Indeed, the question I’m most often asked is: “Is everything on track? Are we finally heading higher?”
The short answer: Yes, everything remains on track.
The longer answer is somewhat more nuanced. Because my model and early indicators point to two possible scenarios for Bitcoin’s next rally.
But first, a reminder of something you must always keep in mind: “All models are wrong. But some are still useful.”
Nothing I say here is gospel. Markets can — and often do — deviate from even the best forecasting models, even if only temporarily.
With that in mind, let’s revisit …
The Bond/Liquidity Forecast:
As you can see, we remain well within the margin of error for Bitcoin to establish a key 320-day-cycle low.
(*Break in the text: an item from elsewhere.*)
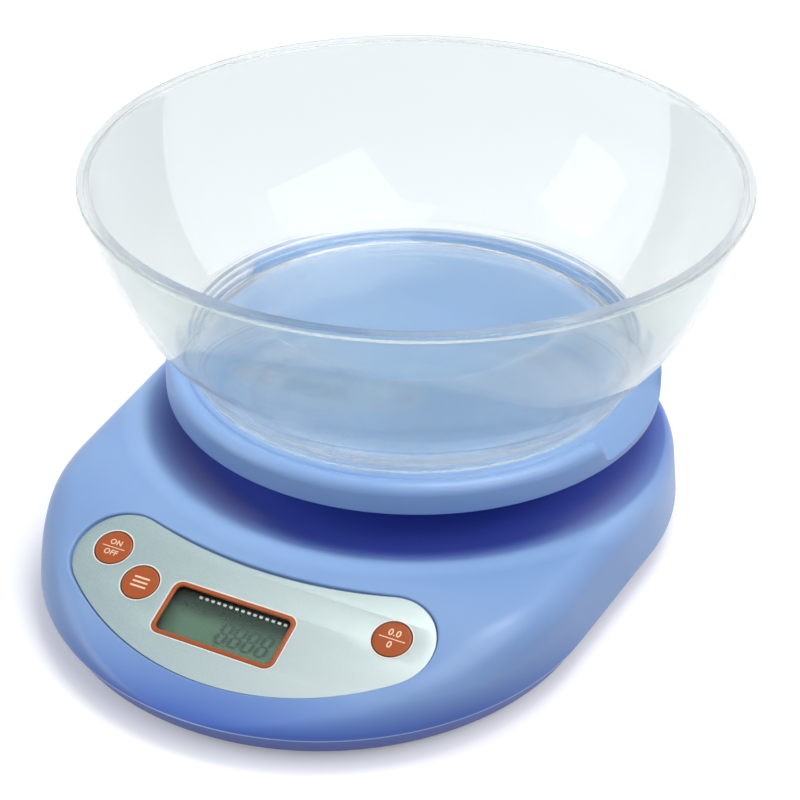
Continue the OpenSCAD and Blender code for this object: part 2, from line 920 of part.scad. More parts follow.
module load_cell() {
    mid = cell_z + cell_h / 2;
    color([0.80, 0.81, 0.83])
        difference() {
            translate([-cell_w / 2, -cell_l / 2, cell_z])
                cube([cell_w, cell_l, cell_h]);
            // Spring section: two bores across the beam, joined by a slot
            for (y = [-sensing_pitch / 2, sensing_pitch / 2])
                translate([0, y, mid])
                    rotate([0, 90, 0])
                        cylinder(cell_w + 2, d = sensing_d, center = true, $fn = 48);
            translate([0, 0, mid])
                cube([cell_w + 2, sensing_pitch, 3], center = true);
            for (end = [-1, 1])
                at_bolts(end)
                    translate([0, 0, cell_z - 1])
                        cylinder(cell_h + 2, d = bolt_d + 2 * pin_fit, $fn = 48);
        }
}

// Sealant over the strain gauges, above and below the spring section
module gauge_potting() {
    potting_t = 0.6;
    color("white")
        for (z = [cell_top, cell_z - potting_t])
            translate([-4.4, -6.5, z])
                cube([8.8, 13, potting_t]);
}

module spacer(end, z) {
    margin = 3.6;
    color(steel)
        difference() {
            translate([-cell_w / 2, end > 0 ? bolt_y[1] - margin : -bolt_y[0] - margin, z])
                cube([cell_w, bolt_pitch + 2 * margin, spacer_t]);
            at_bolts(end)
                translate([0, 0, z - 1])
                    cylinder(spacer_t + 2, d = bolt_d + 2 * pin_fit, $fn = 48);
        }
}

module base_spacer() {
    spacer(-1, cell_z - spacer_t);
}

module carrier_spacer() {
    spacer(1, cell_top);
}

// Socket-head bolt, head upwards, seated at zero
module bolt(length) {
    color(steel)
        difference() {
            union() {
                cylinder(bolt_head_h, d = bolt_head_d, $fn = 48);
                translate([0, 0, -length])
                    cylinder(length + 1, d = bolt_d, $fn = 48);
            }
            translate([0, 0, bolt_head_h - 1.2])
                cylinder(2, d = 3.4, $fn = 6);
        }
}

module base_bolts() {
    at_bolts(-1)
        translate([0, 0, bolt_seat])
            rotate([180, 0, 0])
                bolt(cell_z + bolt_bite - bolt_seat);
}

module carrier_bolts() {
    at_bolts(1)
        translate([0, 0, carrier_z + carrier_floor_t])
            bolt(carrier_floor_t + spacer_t + bolt_bite);
}

module cell_lead() {
    d = 2.2;
    z = cell_z + 4;
    run_z = floor_top + 4;
    socket = -board_down - board_t - 1.9;
    color("white")
        tube(smooth_route([[0, -cell_l / 2, z], [0, -cell_l / 2 - 5, z], [8, -48, run_z],
            [18, -66, run_z], [24, -88, run_z + 2.6], face_point(24, 13, socket - 3),
            face_point(24, 6.5, socket - 0.4), face_point(24, 4, socket)], 5), d);
}

// Two leads from the battery contacts to the board
module battery_leads() {
    d = 1.4;
    z = tab_z + contact_t + d / 2;
    tab_x = -bay_in_x / 2 - bay_wall - 1.4;
    run_z = floor_top + 3.8;
    socket = -board_down - board_t - 1.9;
    for (i = [0, 1])
        color(i == 0 ? "red" : "black")
            let (x = -36 - 2.6 * i, s = -35.2 - 2.4 * i)
            tube(smooth_route([[tab_x, battery_y[i], z], [tab_x - 3.4 - i, battery_y[i] - 4, z],
                [x, 24, run_z], [x, -20, run_z], [x, -56, run_z], [s - 1, -86, run_z + 0.4],
                face_point(s, 9, socket - 2.5), face_point(s, 2.5, socket - 0.3),
                face_point(s, 0, socket)], 5), d);
}

// Tray and its carrier

module carrier() {
    wall_top = tray_under;
    wall_in = carrier_r - carrier_wall_t;
    ribs = 6;
    color([0.90, 0.90, 0.88])
        difference() {
            union() {
                rotate_extrude()
                    polygon([[0, carrier_z], [carrier_r, carrier_z], [carrier_r, wall_top],
                        [flange_in, wall_top], [flange_in, wall_top - flange_t],
                        [wall_in, wall_top - flange_t - 4], [wall_in, carrier_z + carrier_floor_t],
                        [0, carrier_z + carrier_floor_t]]);
                for (i = [0 : ribs - 1])
                    rotate([0, 0, 360 / ribs * i])
                        translate([18, -0.8, carrier_z + 1])
                            cube([wall_in - 17.5, 1.6, 13]);
            }
            at_bolts(1)
                translate([0, 0, carrier_z - 1])
                    cylinder(carrier_floor_t + 2, d = bolt_d + 2 * pin_fit, $fn = 48);
            // Room for the bolt heads where a longer cell brings them to the wall
            at_bolts(1)
                translate([0, 0, carrier_z + carrier_floor_t + eps])
                    cylinder(bolt_head_h + gap, d = bolt_head_d + 2 * gap, $fn = 48);
            for (i = [0 : 3])
                rotate([0, 0, 45 + 90 * i])
                    translate([peg_ring, 0, wall_top - peg_l - 1])
                        cylinder(peg_l + 2, d = peg_d + 2 * pin_fit, $fn = 48);
            // Drain holes in the floor
            for (a = [30, 150, 210, 270, 330])
                rotate([0, 0, a])
                    translate([14, 0, carrier_z - 1])
                        cylinder(carrier_floor_t + 2, d = 6, $fn = 32);
        }
}

module tray() {
    bead_c = tray_r - bead_in;
    bead_z = seat_z + bead_h - bead_r;
    notch_r = tray_r - notch_in;
    color(body_blue)
        difference() {
            union() {
                rotate_extrude($fn = 180) {
                    polygon([[0, tray_under], [tray_r - 5, tray_under], [tray_r - 2, tray_edge_z],
                        [tray_r, tray_edge_z], [tray_r, tray_edge_z + 0.8],
                        [bead_c + bead_r, bead_z], [bead_c, bead_z], [bead_c - 1.6, seat_z],
                        [0, seat_z]]);
                    translate([bead_c, bead_z])
                        circle(bead_r, $fn = 48);
                }
                // Skirt that stands round the collar of the housing
                rotate_extrude()
                    translate([skirt_r, skirt_low])
                        square([1.8, tray_under - skirt_low + 1]);
                for (i = [0 : tray_ribs - 1])
                    rotate([0, 0, 360 / tray_ribs * (i + 0.5)])
                        translate([skirt_r + 1, -0.7, tray_under - 3.4])
                            cube([tray_r - 7 - skirt_r, 1.4, 4.4]);
                for (i = [0 : 3])
                    rotate([0, 0, 45 + 90 * i])
                        translate([peg_ring, 0, tray_under - peg_l])
                            cylinder(peg_l + 1, d = peg_d, $fn = 48);
                // Slanted floor of each finger notch
                for (side = [0, 180])
                    rotate([0, 0, side - notch_half - 1])
                        rotate_extrude(angle = 2 * notch_half + 2, $fn = 180)
                            polygon([[notch_r - 4, tray_under + 0.6], [notch_r - 4, tray_under - 0.1],
                                [notch_r - 0.2, tray_under - 0.1], [tray_r - 1.5, tray_edge_z],
                                [tray_r - 0.2, tray_edge_z], [tray_r - 0.2, tray_edge_z + 1.9],
                                [notch_r, seat_z - 0.3]]);
            }
            // Finger notches: the rim falls away on the left and the right
            for (side = [0, 180])
                rotate([0, 0, side - notch_half])
                    rotate_extrude(angle = 2 * notch_half, $fn = 180)
                        polygon([[notch_r, seat_z], [tray_r + 1, tray_edge_z + 1.2],
                            [tray_r + 1, seat_z + 4], [notch_r, seat_z + 4]]);
        }
}

// Bowl: a ball-shaped wall on a foot of three rings, with a flat lip
module bowl() {
    ball_in = ball_r - bowl_t;
    floor_in = bowl_floor_z + bowl_t;
    foot_in = bowl_foot_r - foot_band;
    blend_z = wall_start + 5;
    blend_x = ball_x + sqrt(pow(ball_in, 2) - pow(ball_z - blend_z, 2));
    color(clear_grey)
        rotate_extrude($fn = 180)
            difference() {
                union() {
                    intersection() {
                        translate([ball_x, ball_z])
                            circle(ball_r, $fn = 360);
                        translate([0, wall_start - 0.5])
                            square([2 * ball_r, bowl_top - lip_t / 2 - wall_start + 0.5]);
                    }
                    for (i = [0 : steps - 1])
                        translate([0, bowl_foot_z + i * step_h])
                            square([bowl_foot_r + i * step_out, step_h + 0.2]);
                    translate([0, bowl_top - lip_t])
                        square([lip_r, lip_t]);
                }
                intersection() {
                    translate([ball_x, ball_z])
                        circle(ball_in, $fn = 360);
                    translate([-1, blend_z])
                        square([2 * ball_r, bowl_h + 10]);
                }
                polygon([[-1, floor_in], [foot_in - 2, floor_in], [foot_in, floor_in + 1.2],
                    [blend_x, blend_z], [blend_x, blend_z + 0.1], [-1, blend_z + 0.1]]);
                // The floor stands clear of the seat inside the foot ring
                translate([-1, bowl_foot_z - 1])
                    square([foot_in + 2, 2]);
            }
}

// Batteries and their door

// Cell lying along X, its raised contact towards the side that turn names
module battery(y, turn) {
    nub = 1;
    color([0.25, 0.30, 0.34])
        translate([turn * (bay_in_x / 2 - contact_t - battery_l / 2), y, battery_z])
            rotate([0, turn * 90, 0]) {
                translate([0, 0, -battery_l / 2])
                    cylinder(battery_l - nub, d = cell_d);
                cylinder(battery_l / 2, d = 3.8, $fn = 32);
            }
}

module battery_a() {
    battery(battery_y[0], 1);
}

module battery_b() {
    battery(battery_y[1], -1);
}

// Two contacts with solder tabs on the left, and one bridge on the right
module battery_contacts() {
    low = ledge_top + 0.2;
    h = 2 * (battery_z - low);
    left = -bay_in_x / 2;
    color(steel) {
        for (y = battery_y) {
            translate([left, y - 4, low])
                cube([contact_t, 8, h]);
            translate([left - bay_wall - 2.6, y - 1.5, tab_z])
                cube([bay_wall + 2.6 + contact_t, 3, contact_t]);
        }
        translate([-left - contact_t, battery_y[0] - 4, low])
            cube([contact_t, battery_y[1] - battery_y[0] + 8, h]);
    }
}

// Conical spring along Z, wide at its foot
module cone_spring() {
    turns = 4;
    wide = 3.5;
    tip = 2.3;
    run = spring_room - spring_wire;
    parts = 16;
    tube([for (i = [0 : turns * parts])
        let (t = i / (turns * parts), r = wide + (tip - wide) * t)
        [r * cos(360 / parts * i), r * sin(360 / parts * i), spring_wire / 2 + run * t]],
        spring_wire);
}

module battery_springs() {
    color(steel)
        for (i = [0, 1])
            translate([(i == 0 ? -1 : 1) * (bay_in_x / 2 - contact_t), battery_y[i], battery_z])
                rotate([0, i == 0 ? 90 : -90, 0])
                    cone_spring();
}

module battery_door() {
    latch_t = 1.2;
    latch_y = door_back - 0.7 - latch_t;
    color(base_blue)
        difference() {
            union() {
                translate([-door_x / 2, hinge_y, foot_h])
                    cube([door_x, door_back - hinge_y, door_t]);
                translate([0, hinge_y, hinge_z])
                    rotate([0, 90, 0]) {
                        cylinder(door_x, d = hinge_d, center = true, $fn = 48);
                        cylinder(door_x + 2 * hinge_pin_l, d = hinge_pin_d, center = true, $fn = 48);
                    }
                // Low ribs that the cells lie on
                for (y = battery_y)
                    translate([-16, y - 0.7, foot_h + door_t - 0.2])
                        cube([32, 1.4, 0.6]);
                // Latch tongue with its nose
                translate([-latch_w / 2, latch_y, foot_h + door_t - 0.2])
                    cube([latch_w, latch_t, 2.6]);
                translate([-latch_w / 2, latch_y + latch_t, foot_h + door_t + 1.6])
                    rotate([0, 90, 0])
                        cylinder(latch_w, r = 0.4, $fn = 32);
            }
            finger_groove();
            // Grip grooves
            for (i = [0 : 3])
                translate([-8, door_back - 5 - 2 * i, foot_h - 1])
                    cube([16, 0.8, 1.4]);
        }
}

top_cover();
bottom_cover();
rubber_feet();
housing_screws();
panel_overlay();
display_frame();
display_lens();
lcd_glass();
lcd_holder();
zebra_strips();
main_board();
board_parts();
board_screws();
tact_switches();
load_cell();
gauge_potting();
base_spacer();
base_bolts();
cell_lead();
battery_leads();
battery_a();
battery_b();
battery_contacts();
battery_springs();
carrier_spacer();
carrier();
carrier_bolts();
tray();
bowl();
on_off_key();
on_off_plunger();
mode_key();
mode_plunger();
tare_key();
tare_plunger();
battery_door();
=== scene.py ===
"""Finishes the digital kitchen scale: covers, tray, bowl, panel, looks, floor, lamps and camera."""

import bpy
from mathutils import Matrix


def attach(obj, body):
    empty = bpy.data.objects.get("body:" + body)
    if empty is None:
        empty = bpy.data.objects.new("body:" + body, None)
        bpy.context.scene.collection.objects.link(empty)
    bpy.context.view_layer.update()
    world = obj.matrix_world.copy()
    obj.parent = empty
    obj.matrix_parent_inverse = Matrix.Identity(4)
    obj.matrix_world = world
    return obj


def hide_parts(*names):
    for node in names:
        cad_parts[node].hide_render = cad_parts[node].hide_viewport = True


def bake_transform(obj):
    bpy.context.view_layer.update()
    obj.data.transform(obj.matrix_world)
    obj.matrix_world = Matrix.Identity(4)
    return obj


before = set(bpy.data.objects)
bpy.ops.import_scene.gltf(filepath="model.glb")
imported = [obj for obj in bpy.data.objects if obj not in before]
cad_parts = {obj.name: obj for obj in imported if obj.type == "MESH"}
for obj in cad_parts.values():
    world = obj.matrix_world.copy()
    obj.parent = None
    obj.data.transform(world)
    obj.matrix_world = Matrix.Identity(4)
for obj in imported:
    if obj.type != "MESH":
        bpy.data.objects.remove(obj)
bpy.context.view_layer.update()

import logging
import math
from dataclasses import dataclass
from enum import Enum
from typing import Optional, Sequence

import bmesh
import bpy
import numpy as np
from mathutils import Matrix

LOG = logging.getLogger("kitchen_scale")
MM = 0.001
NODES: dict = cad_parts
WELD = 2e-6
THINNEST = 1e-7
SETTLE_TURNS = 6
Socket = bpy.types.NodeSocket


class Body(Enum):
    """Bodies of the scale that pieces ride on."""
    HOUSING = "housing"
    PLATFORM = "platform"
    BOWL = "bowl"
    ON_OFF = "on_off"
    MODE = "mode"
    TARE = "tare"
    DOOR = "door"


# Mesh tools. All sizes below are millimetres; a mesh is brought to metres when it is made.

def arc(centre: Sequence[float], radius: float, start: float, end: float,
        steps: int) -> np.ndarray:
    """Points on a circle: centre plus radius times (cos, sin) of angles spaced evenly.

    Args:
        centre: Middle of the circle.
        radius: Its radius.
        start: First angle in degrees.
        end: Last angle in degrees.
        steps: Number of spaces between points.

    Returns:
        Array of steps + 1 points.
    """
    t = np.radians(np.linspace(start, end, steps + 1))
    return np.stack([centre[0] + radius * np.cos(t), centre[1] + radius * np.sin(t)], 1)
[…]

The weekly structure suggests Bitcoin likely made that low during the week of Feb. 2 — specifically on Feb. 5. That aligns closely with the bond markets’ forecast (marked by the black dotted vertical line).
Bitcoin only appears to be making a “new low” recently because this chart shows weekly closes. And technically, last week’s close was slightly lower. But that’s splitting hairs.
It’s completely normal for prices not to align exactly with model forecasts. The timing can be off a few weeks in either direction — that’s the margin of error inherent in the model.
And after so many weeks of relentless selling, it’s perfectly reasonable for the market to consolidate in the $65,000–$70,000 range for a time.
From a timing perspective, however, it is now time for Bitcoin to start turning up. If — that is … Feb. 5 was indeed the 320-day-cycle bottom.
As we approach the final week of February, my model says Bitcoin should clear $70,000 and begin showing signs of a new cycle rally.
There is, however, a further chapter in this story.
Japan M2 Also Supports an Imminent Rebound … with a Twist
To be clear:
- Both indicators show Bitcoin establishing a mid-February low.
- Both suggest Bitcoin should be rallying right about now.
- Both indicate this rally should begin accelerating into next week.
Where they differ … is what happens after that.
CBL points to a powerful rally beginning soon. One that continues largely uninterrupted until Bitcoin closes in on $100,000 in late April or early May.
JPN M2, however, paints a more muted picture.
It anticipates Bitcoin will struggle within a range. There is a chance it may be unable to break meaningfully above $75,000 by mid-March.
From there, we could see another correction before Bitcoin rallies again into May where it’ll likely top out near $90,000.
To recap, CBL anticipates strength. JPN M2 points to stabilization and grind. But both suggest a price recovery from here.
The differences though are enough to impact targets for traders. And if we do have another correction, that could prove a useful entry for long-term traders, as well.
Which is why I wanted you to see this divergence as soon as possible. You’ll want your strategy set before Bitcoin’s run begins.
And don’t dismiss JPN M2 as an indicator lightly.
It has demonstrated predictive value before. And it’s warning that the coming rally could be slower and less explosive than Central Bank Liquidity alone might imply.
To recap: No liquidity metric I track is pointing toward further systemic collapse.
At minimum, both indicate stabilization: One points toward $100,000 by April. The other points lower, near $90,000.
Most likely, reality will land somewhere in between.